Come on, let's see the beef!
 

lewisnotmiller

Grand Hat
Staff member
Premium Member
Lots of people in these forums announce what they are and what they are not but from my seat most calling themselves atheists follow a cookie cutter ideology that gets re-labeled over the centuries but is ultimately neither inspired nor inspiring. This is what binds the old commies to the new atheists in the belief that once people 'think right' they can be led to believe anything along with the notion that once people leave school and college they don't want to be bothered with things that were uninteresting while they were in school.
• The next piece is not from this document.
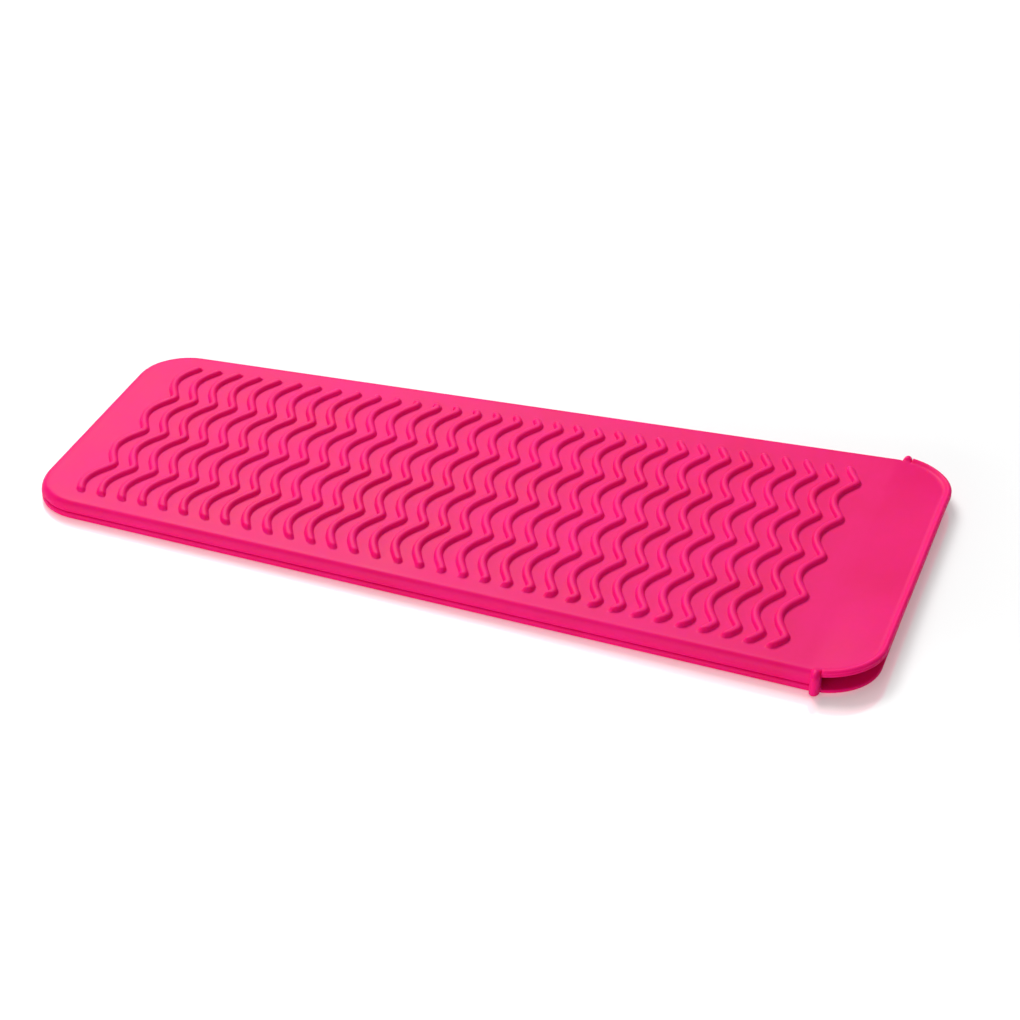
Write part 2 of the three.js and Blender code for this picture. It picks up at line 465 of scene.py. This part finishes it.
def skin(name, span, grid, edgeOf, upsideDown=False):
    # one half of a moulding: a grid face, its swept rim, a plain face opposite, and a flat end at the split
    x, y, z = (g[span[0]:span[1]] for g in grid)
    columns, rows = x.shape
    closed = span[0] == 0
    edge = rimPath(columns, rows, closed)
    sections = edgeOf(x.reshape(-1)[edge], y.reshape(-1)[edge])
    steps = sections.shape[1] - 1
    ring = np.empty((len(edge), steps + 1), int)
    ring[:, 0] = edge
    ring[:, 1:] = columns * rows + np.arange(len(edge) * steps).reshape(len(edge), steps)
    splitRow = np.arange(rows)
    if closed:
        splitRow = (columns - 1) * rows + splitRow[::-1]
    # the flat end comes first, as some renderers keep each point's last normal
    faces = [(*splitRow, *ring[0, 1:], *ring[-1, :0:-1])]
    faces += gridFaces(columns, rows) + rimFaces(ring) + oppositeFaces(ring[:, -1], columns)
    if upsideDown:
        faces = [f[::-1] for f in faces]
    points = [np.stack([x, y, z], 2).reshape(-1, 3), sections[:, 1:].reshape(-1, 3)]
    return meshFrom(name, np.concatenate(points), faces, [0])


def splitColumn(mouthX):
    return int(np.argmin(np.abs(columnPlaces(mouthX) - mouthShape["splitX"])))


def makeShell():
    def edge(x, y):
        return sweptRim(x, y, lipEnd, faceHeight, wallSection, lipSection, ribSection)

    x, y = planGrid(lipEnd)
    z = faceHeight(x, y) + ridgeHeight(x, y)
    split = splitColumn(lipEnd)
    shell = skin("top_shell", (0, split + 1), (x, y, z), edge)
    lip = skin("mouth_lip_top", (split, len(x)), (x, y, z), edge)
    print("top shell made:", len(shell.data.vertices) + len(lip.data.vertices), "points")
    return shell, lip


def makeBase():
    def table(x, y):
        return x * 0

    def edge(x, y):
        return sweptRim(x, y, baseEnd, table, baseSection, baseLipSection)

    y = planGrid(baseEnd)[1][:, ::gridSteps["baseEvery"]]
    x = np.repeat(columnPlaces(baseEnd)[:, None], y.shape[1], 1)
    split = splitColumn(baseEnd)
    grid = (x, y, table(x, y))
    base = skin("bottom_sheet", (0, split + 1), grid, edge, upsideDown=True)
    baseLip = skin("mouth_lip_bottom", (split, len(x)), grid, edge, upsideDown=True)
    print("bottom sheet made:", len(base.data.vertices) + len(baseLip.data.vertices), "points")
    return base, baseLip


def srgb(hexColour):
    parts = [int(hexColour[i:i + 2], 16) / 255 for i in (1, 3, 5)]
    return [p / 12.92 if p <= 0.04045 else ((p + 0.055) / 1.055) ** 2.4 for p in parts] + [1.0]


def addNode(tree, kind, settings=None, links=None):
    node = tree.nodes.new(kind)
    for key, value in (settings or {}).items():
        if hasattr(node, str(key)):
            setattr(node, key, value)
        else:
            node.inputs[key].default_value = value
    for key, source in (links or {}).items():
        tree.links.new(source, node.inputs[key])
    return node


silicone = {
    "deep": "#dc0563",
    "plain": "#df086a",
    "pale": "#e30b71",
    "tones": (0.42, 0.62, 0.82),  # where those colours come in the mottling
    "mottleMm": 26.0,
    "speckMm": 1.6,  # fine specks in the mottling
    "speckShare": 0.25,
    "mottleRange": (0.3, 0.75),  # lowest and highest values of the mottling
    "roughness": 0.47,
    "roughSpread": (-0.05, 0.06),  # from the deepest to the palest mottling
    "ior": 1.41,
    "mirror": 0.14,  # under the usual 0.5, as the mould's texture dulls it
    "grainMm": 0.35,  # the mould's spark texture is about 0.05 mm, drawn coarser so that it shows
    "grainDepthMm": 0.06,
    "grainStrength": 0.12,
    "glow": 0.65,  # share of the light that sinks in, nearly all of it red
    "glowMm": 1.1,
    "glowReach": (1.0, 0.08, 0.12),
    "glowFadeMm": (1.2, 7.0),  # from the split between two skins
}


def mouldedSilicone(name, extraRough=0.0):
    # platinum silicone pressed in a spark-textured mould: satin, slightly see-through, soft pale sheen
    s = silicone
    mat = bpy.data.materials.new(name)
    mat.use_nodes = True
    tree = mat.node_tree
    tree.nodes.clear()
    place = addNode(tree, "ShaderNodeAttribute", {"attribute_name": "moulding"}).outputs["Vector"]
    mottle, speck, grain = [
        addNode(tree, "ShaderNodeTexNoise", {"Scale": 1000 / mm, "Detail": detail}, {"Vector": place})
        for mm, detail in ((s["mottleMm"], 3.0), (s["speckMm"], 2.0), (s["grainMm"], 2.0))
    ]
    mixed = addNode(
        tree, "ShaderNodeMath",
        {"operation": "MULTIPLY_ADD", 1: s["speckShare"]},
        {0: speck.outputs[0], 2: mottle.outputs[0]},
    )
    ramp = addNode(tree, "ShaderNodeValToRGB", None, {"Fac": mixed.outputs[0]})
    deepAt, plainAt, paleAt = s["tones"]
    ramp.color_ramp.elements[0].position = deepAt
    ramp.color_ramp.elements[0].color = srgb(s["deep"])
    ramp.color_ramp.elements[1].position = paleAt
    ramp.color_ramp.elements[1].color = srgb(s["pale"])
    ramp.color_ramp.elements.new(plainAt).color = srgb(s["plain"])
    low, high = s["mottleRange"]
    least, most = [s["roughness"] + spread + extraRough for spread in s["roughSpread"]]
    rough = addNode(
        tree, "ShaderNodeMapRange",
        {"From Min": low, "From Max": high, "To Min": least, "To Max": most},
        {"Value": mixed.outputs[0]},
    )
    bump = addNode(
        tree, "ShaderNodeBump",
        {"Strength": s["grainStrength"], "Distance": s["grainDepthMm"] / 1000},
        {"Height": grain.outputs[0]},
    )
    # the glow fades out at the split, where light can't pass from one skin to the next
    along = addNode(tree, "ShaderNodeSeparateXYZ", None, {"Vector": place})
    fromSplit = addNode(
        tree, "ShaderNodeMath",
        {"operation": "SUBTRACT", 1: mouthShape["splitX"] / 1000},
        {0: along.outputs["X"]},
    )
    distance = addNode(tree, "ShaderNodeMath", {"operation": "ABSOLUTE"}, {0: fromSplit.outputs[0]})
    fadeFrom, fadeTo = [mm / 1000 for mm in s["glowFadeMm"]]
    glow = addNode(
        tree, "ShaderNodeMapRange",
        {"From Min": fadeFrom, "From Max": fadeTo, "To Min": 0.0, "To Max": s["glow"],
         "interpolation_type": "SMOOTHSTEP"},
        {"Value": distance.outputs[0]},
    )
    shader = addNode(
        tree, "ShaderNodeBsdfPrincipled",
        {"IOR": s["ior"], "Subsurface Radius": s["glowReach"], "Subsurface Scale": s["glowMm"] / 1000,
         "Specular IOR Level": s["mirror"]},
        {"Base Color": ramp.outputs["Color"], "Roughness": rough.outputs["Result"],
         "Normal": bump.outputs["Normal"], "Subsurface Weight": glow.outputs["Result"]},
    )
    addNode(tree, "ShaderNodeOutputMaterial", None, {"Surface": shader.outputs["BSDF"]})
    return mat


# Metres, degrees and watts, with the lens and its sensor in millimetres.
studio = {
    "lensMm": 94.9,
    "sensorMm": 36,
    "azimuth": 18.97,
    "elevation": 32.2,
    "roll": 0.3,
    "distance": 0.8636,
    "target": (0.0071, 0.0005, 0.0),
    "floorColour": "#ffffff",
    "floorHalf": 3.0,
    "floorDrop": 0.00005,  # clear of the mat's underside
    "floorIor": 1.6,
    "floorRough": 0.12,
    "floorMirror": 0.35,
    "floorGlow": 0.2,
    "skyColour": "#ffffff",
    "skyStrength": 0.25,
}
softboxes = {
    "key": {"place": (-0.62, 0.93, 1.2), "aim": (0, 0, 0), "size": (0.7, 0.7), "power": 24},
    "overhead": {"place": (-0.2, 0.6, 1.6), "aim": (0, 0.2, 0), "size": (2.0, 2.0), "power": 12},
    "front reflector": {"place": (-0.5, -1.6, 0.3), "aim": (0, 0, 0), "size": (1.8, 0.5), "power": 19},
}


def makeCamera():
    s = studio
    data = bpy.data.cameras.new("camera")
    data.lens = s["lensMm"]
    data.sensor_width = s["sensorMm"]
    data.clip_start = 0.05
    data.clip_end = 50
    cam = bpy.data.objects.new("camera", data)
    a, e = math.radians(s["azimuth"]), math.radians(s["elevation"])
    back = Vector((math.sin(a) * math.cos(e), -math.cos(a) * math.cos(e), math.sin(e)))
    right = Vector((math.cos(a), math.sin(a), 0))
    up = back.cross(right)
    roll = math.radians(s["roll"])
    tilted = right * math.cos(roll) + up * math.sin(roll)
    raised = up * math.cos(roll) - right * math.sin(roll)
    turn = Matrix((tilted, raised, back)).transposed().to_4x4()
    cam.matrix_world = Matrix.Translation(Vector(s["target"]) + back * s["distance"]) @ turn
    bpy.context.scene.collection.objects.link(cam)
    bpy.context.scene.camera = cam


def makeFloor():
    s = studio
    half = s["floorHalf"]
    mesh = bpy.data.meshes.new("floor")
    corners = [(-half, -half, 0), (half, -half, 0), (half, half, 0), (-half, half, 0)]
    mesh.from_pydata(corners, [], [(0, 1, 2, 3)])
    floor = bpy.data.objects.new("floor", mesh)
    floor.location.z = -s["floorDrop"]
    bpy.context.scene.collection.objects.link(floor)
    # polished white acrylic, lit a little from below: thin shadows and a faint mirror of the mat's edge
    mat = bpy.data.materials.new("polished white acrylic")
    mat.use_nodes = True
    shader = mat.node_tree.nodes["Principled BSDF"]
    shader.inputs["Base Color"].default_value = srgb(s["floorColour"])
    shader.inputs["Roughness"].default_value = s["floorRough"]
    shader.inputs["IOR"].default_value = s["floorIor"]
    shader.inputs["Metallic"].default_value = s["floorMirror"]
    shader.inputs["Emission Color"].default_value = srgb(s["floorColour"])
    shader.inputs["Emission Strength"].default_value = s["floorGlow"]
    mesh.materials.append(mat)


def softbox(name, place, aim, size, power):
    data = bpy.data.lights.new(name, "AREA")
    data.shape = "RECTANGLE"
    data.size, data.size_y = size
    data.energy = power
    lamp = bpy.data.objects.new(name, data)
    lamp.location = place
    lamp.rotation_euler = (Vector(aim) - Vector(place)).to_track_quat("-Z", "Y").to_euler()
    bpy.context.scene.collection.objects.link(lamp)


def makeStudio():
    makeCamera()
    makeFloor()
    for name, light in softboxes.items():
        softbox(name, **light)
    world = bpy.data.worlds.new("studio")
    world.use_nodes = True
    sky = world.node_tree.nodes["Background"]
    sky.inputs["Color"].default_value = srgb(studio["skyColour"])
    sky.inputs["Strength"].default_value = studio["skyStrength"]
    bpy.context.scene.world = world
    bpy.context.scene.view_settings.view_transform = "Standard"
    bpy.context.scene.view_settings.look = "None"
    print("studio made:", len(softboxes), "softboxes")


makeStudio()
shell, lip = makeShell()
base, baseLip = makeBase()
topSilicone = mouldedSilicone("moulded silicone, top")
baseSilicone = mouldedSilicone("moulded silicone, base", extraRough=0.04)
topPieces, basePieces = (shell, lip), (base, baseLip)
for piece in topPieces:
    piece.data.materials.append(topSilicone)
for piece in basePieces:
    piece.data.materials.append(baseSilicone)
print("silicone put on", len(topPieces + basePieces), "pieces")

for piece in (shell, base):
    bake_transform(piece)
for piece, body in ((lip, "top_lip"), (baseLip, "bottom_lip")):
    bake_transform(piece)

walls = [f"{side}_wall_{half}_half" for side in ("near", "far") for half in ("closed", "mouth")]
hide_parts("top_sheet_closed_half", "top_sheet_mouth_half", "closed_end_wall", *walls)
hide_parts("top_lip", "near_stop_rib", "far_stop_rib")
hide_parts("bottom_sheet_closed_half", "bottom_sheet_mouth_half")
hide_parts("bottom_lip")

print("pieces placed")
The so-called 'scientific method' or a byword for the empirical agenda does get special attention as the point of entry is through the education system where students are exposed to meaningless and fictional narratives with its own cast of characters going all the way back to Newton and his followers.

The Scientific Method

Far from using wide brush strokes, the issue is incredibly focused at several major points but especially where predictive astronomy was redirected towards experimental sciences and then turned back at the celestial arena with a vengeance where it became a theoretical junkyard. When students hear 'the theory of gravity' they are basically seeing a vicious strain of empiricism which allowed speculative /predictive agendas replace interpretative hypothesis which once were the mainstay of astronomy. I don't expect you to understand or are familiar with these points but most of the damage was done at the time of the Galileo affair and although I don't entirely agree with the following comments it shows a more accurate version of events -

"Here lurked the danger of serious misunderstanding. Maffeo Barberini, while he was a Cardinal, had counselled Galileo to treat Copernicanism as a hypothesis, not as a confirmed truth. But 'hypothesis' meant two very different things. On the one hand, astronomers were assumed to deal only with hypotheses, i.e. accounts of the observed motions of the stars and planets that were not claimed to be true. Astronomical theories were mere instruments for calculation and prediction, a view that is often called 'instrumentalism'. On the other hand, a hypothesis could also be understood as a theory that was not yet proved but was open to eventual confirmation. This was a 'realist' position. Galileo thought that Copernicanism was true, and presented it as a hypothesis, i.e. as a provisional idea that was potentially physically true, and he discussed the pros and cons, leaving the issue undecided. This did not correspond to the instrumentalist view of Copernicanism that was held by Maffeo Barberini and others. They thought that Copernicus' system was a purely instrumental device, and Maffeo Barberini was convinced that it could never be proved. This ambiguity pervaded the whole Galileo Affair."

As previously stated, stay on topic and/or create a new thread. Not sure I can be any clearer. Happy to come post in whatever you start.